-- Information shown --
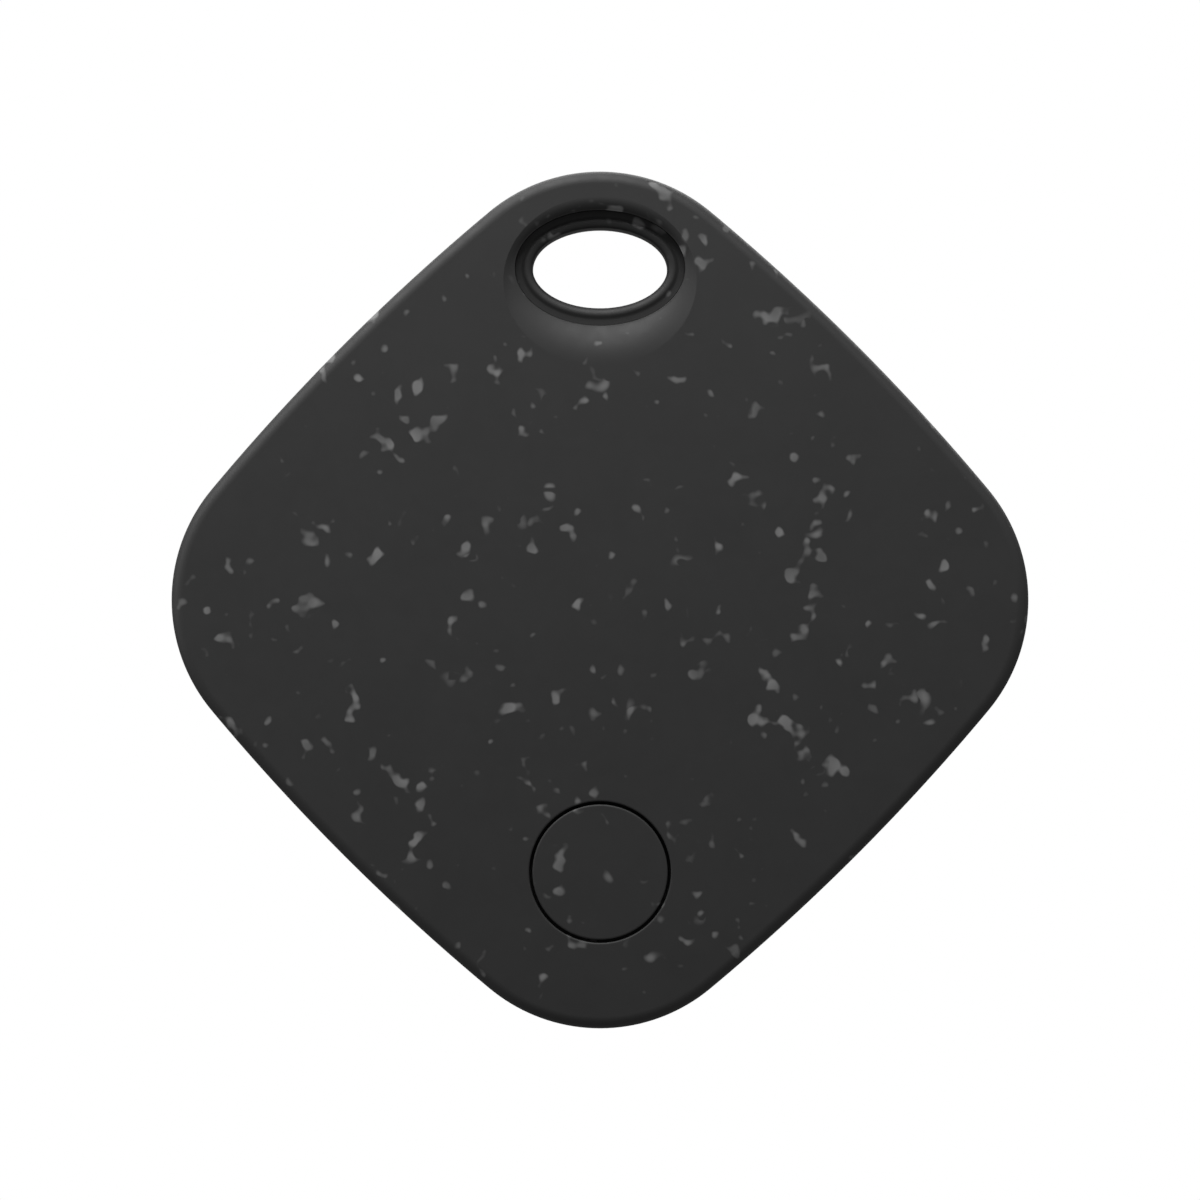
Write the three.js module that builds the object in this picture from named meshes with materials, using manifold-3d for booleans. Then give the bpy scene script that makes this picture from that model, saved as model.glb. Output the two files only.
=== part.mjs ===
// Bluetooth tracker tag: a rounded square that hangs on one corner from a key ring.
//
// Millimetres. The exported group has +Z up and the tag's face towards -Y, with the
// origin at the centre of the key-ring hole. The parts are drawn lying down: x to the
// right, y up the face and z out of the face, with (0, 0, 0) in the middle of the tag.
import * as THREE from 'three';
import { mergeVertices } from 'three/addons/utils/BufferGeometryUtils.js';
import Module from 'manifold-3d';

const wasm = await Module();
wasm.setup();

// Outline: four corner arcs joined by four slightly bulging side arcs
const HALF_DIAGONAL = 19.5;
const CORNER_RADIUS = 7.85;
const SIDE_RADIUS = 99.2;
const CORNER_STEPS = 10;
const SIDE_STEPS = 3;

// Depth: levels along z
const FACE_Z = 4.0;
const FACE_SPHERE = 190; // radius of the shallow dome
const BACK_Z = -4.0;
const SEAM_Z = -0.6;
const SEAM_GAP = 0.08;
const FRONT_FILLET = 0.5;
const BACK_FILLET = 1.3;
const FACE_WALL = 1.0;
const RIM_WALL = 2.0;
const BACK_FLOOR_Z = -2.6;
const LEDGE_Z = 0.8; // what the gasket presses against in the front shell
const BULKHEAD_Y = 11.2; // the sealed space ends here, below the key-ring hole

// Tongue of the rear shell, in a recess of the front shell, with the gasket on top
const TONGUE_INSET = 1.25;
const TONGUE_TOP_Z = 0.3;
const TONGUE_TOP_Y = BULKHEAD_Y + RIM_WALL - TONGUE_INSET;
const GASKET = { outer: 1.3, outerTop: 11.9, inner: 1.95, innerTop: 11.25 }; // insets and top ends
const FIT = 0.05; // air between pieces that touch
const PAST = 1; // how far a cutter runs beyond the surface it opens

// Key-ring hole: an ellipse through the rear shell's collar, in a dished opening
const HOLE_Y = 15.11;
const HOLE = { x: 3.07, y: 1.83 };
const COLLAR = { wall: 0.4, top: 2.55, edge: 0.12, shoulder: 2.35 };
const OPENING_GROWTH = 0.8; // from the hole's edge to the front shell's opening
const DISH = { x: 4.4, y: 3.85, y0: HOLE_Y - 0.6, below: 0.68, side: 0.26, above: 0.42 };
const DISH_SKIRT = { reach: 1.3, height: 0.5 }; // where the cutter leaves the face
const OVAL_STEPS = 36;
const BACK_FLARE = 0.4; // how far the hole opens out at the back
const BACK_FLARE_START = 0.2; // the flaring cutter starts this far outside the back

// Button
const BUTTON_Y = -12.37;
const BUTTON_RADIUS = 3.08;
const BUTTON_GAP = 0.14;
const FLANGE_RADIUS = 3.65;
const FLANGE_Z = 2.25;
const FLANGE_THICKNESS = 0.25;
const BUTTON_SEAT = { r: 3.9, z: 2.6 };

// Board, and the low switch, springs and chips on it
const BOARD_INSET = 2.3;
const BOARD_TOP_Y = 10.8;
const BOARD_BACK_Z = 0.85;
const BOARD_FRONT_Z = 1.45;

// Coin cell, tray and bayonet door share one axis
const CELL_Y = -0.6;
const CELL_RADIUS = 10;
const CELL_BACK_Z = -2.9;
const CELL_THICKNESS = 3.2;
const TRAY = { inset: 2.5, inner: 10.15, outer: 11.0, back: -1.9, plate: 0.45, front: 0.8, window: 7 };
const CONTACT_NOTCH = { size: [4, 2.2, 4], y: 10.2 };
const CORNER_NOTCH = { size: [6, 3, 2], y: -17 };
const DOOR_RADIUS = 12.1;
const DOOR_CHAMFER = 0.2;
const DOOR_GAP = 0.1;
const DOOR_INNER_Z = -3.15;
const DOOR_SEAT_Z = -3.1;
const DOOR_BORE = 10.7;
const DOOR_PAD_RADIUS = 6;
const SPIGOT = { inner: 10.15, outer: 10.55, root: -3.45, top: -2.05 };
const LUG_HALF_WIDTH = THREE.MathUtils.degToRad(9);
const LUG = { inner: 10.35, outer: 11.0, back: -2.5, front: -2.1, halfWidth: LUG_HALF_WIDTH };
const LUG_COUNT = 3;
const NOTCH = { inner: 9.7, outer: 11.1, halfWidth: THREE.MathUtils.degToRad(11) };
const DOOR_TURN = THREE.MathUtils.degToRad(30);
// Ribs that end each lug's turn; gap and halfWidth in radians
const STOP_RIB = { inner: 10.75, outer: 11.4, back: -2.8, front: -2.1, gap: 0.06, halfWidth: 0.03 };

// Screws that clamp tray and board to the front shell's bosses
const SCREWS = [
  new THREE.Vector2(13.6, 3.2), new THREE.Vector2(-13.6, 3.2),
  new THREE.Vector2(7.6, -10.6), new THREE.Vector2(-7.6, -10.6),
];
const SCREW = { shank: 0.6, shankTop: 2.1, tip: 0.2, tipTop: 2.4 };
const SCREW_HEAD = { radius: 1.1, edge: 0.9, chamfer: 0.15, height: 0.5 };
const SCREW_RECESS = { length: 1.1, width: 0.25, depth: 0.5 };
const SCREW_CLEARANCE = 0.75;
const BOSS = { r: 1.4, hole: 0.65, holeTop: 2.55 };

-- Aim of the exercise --
Return exactly the leading lines of the listing, stopping after the line in which "const BULKHEAD_Y = 11.2;" occurs.

-- Result for this exercise --
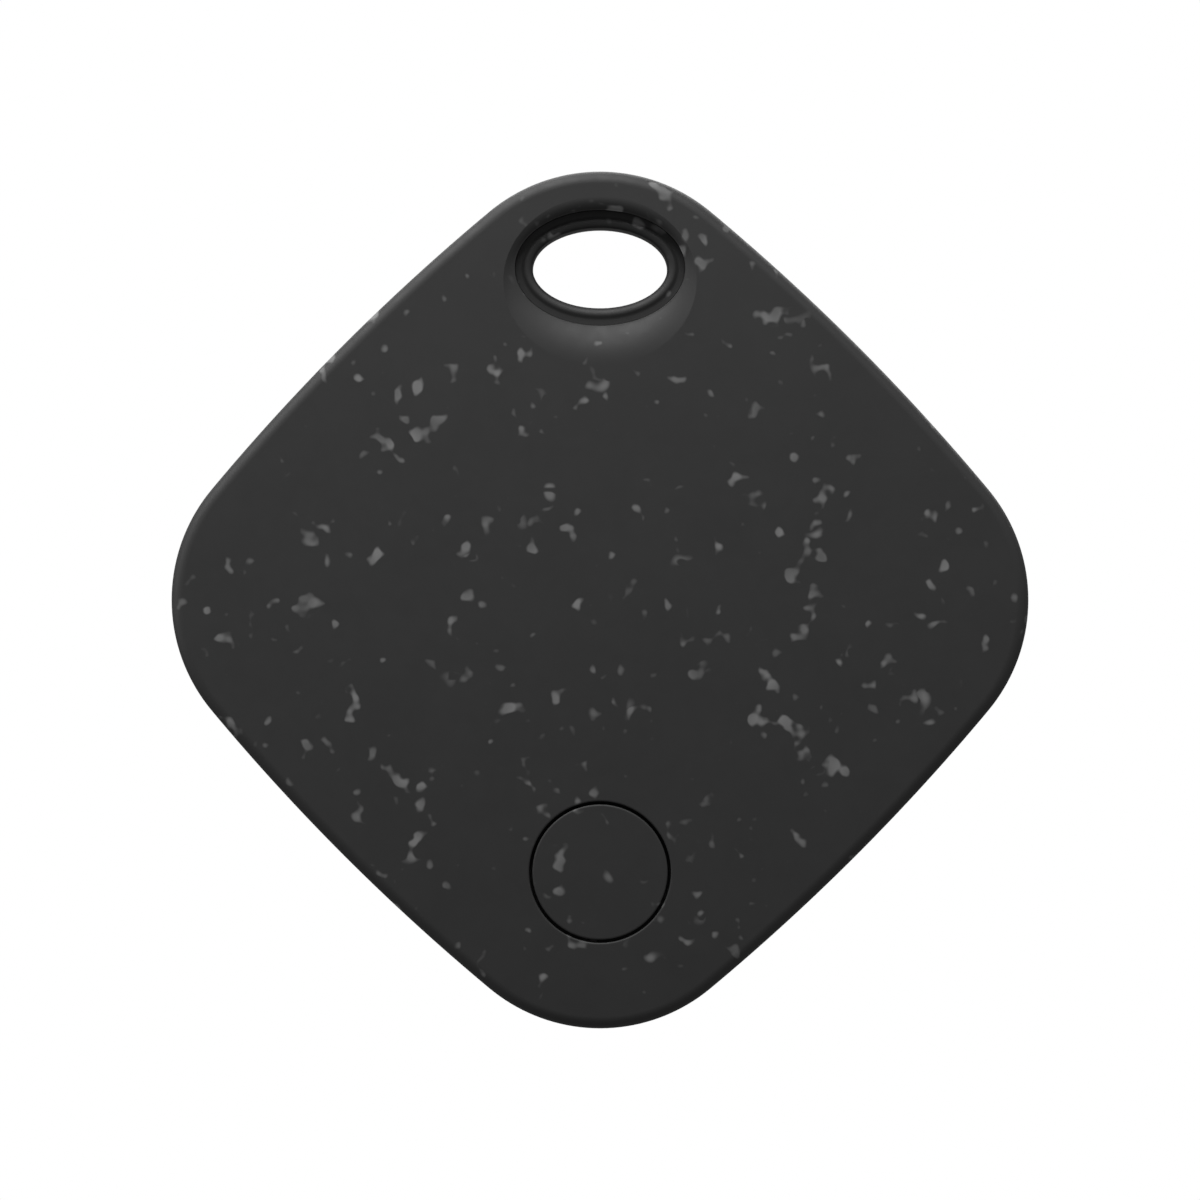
Write the three.js module that builds the object in this picture from named meshes with materials, using manifold-3d for booleans. Then give the bpy scene script that makes this picture from that model, saved as model.glb. Output the two files only.
=== part.mjs ===
// Bluetooth tracker tag: a rounded square that hangs on one corner from a key ring.
//
// Millimetres. The exported group has +Z up and the tag's face towards -Y, with the
// origin at the centre of the key-ring hole. The parts are drawn lying down: x to the
// right, y up the face and z out of the face, with (0, 0, 0) in the middle of the tag.
import * as THREE from 'three';
import { mergeVertices } from 'three/addons/utils/BufferGeometryUtils.js';
import Module from 'manifold-3d';

const wasm = await Module();
wasm.setup();

// Outline: four corner arcs joined by four slightly bulging side arcs
const HALF_DIAGONAL = 19.5;
const CORNER_RADIUS = 7.85;
const SIDE_RADIUS = 99.2;
const CORNER_STEPS = 10;
const SIDE_STEPS = 3;

// Depth: levels along z
const FACE_Z = 4.0;
const FACE_SPHERE = 190; // radius of the shallow dome
const BACK_Z = -4.0;
const SEAM_Z = -0.6;
const SEAM_GAP = 0.08;
const FRONT_FILLET = 0.5;
const BACK_FILLET = 1.3;
const FACE_WALL = 1.0;
const RIM_WALL = 2.0;
const BACK_FLOOR_Z = -2.6;
const LEDGE_Z = 0.8; // what the gasket presses against in the front shell
const BULKHEAD_Y = 11.2; // the sealed space ends here, below the key-ring hole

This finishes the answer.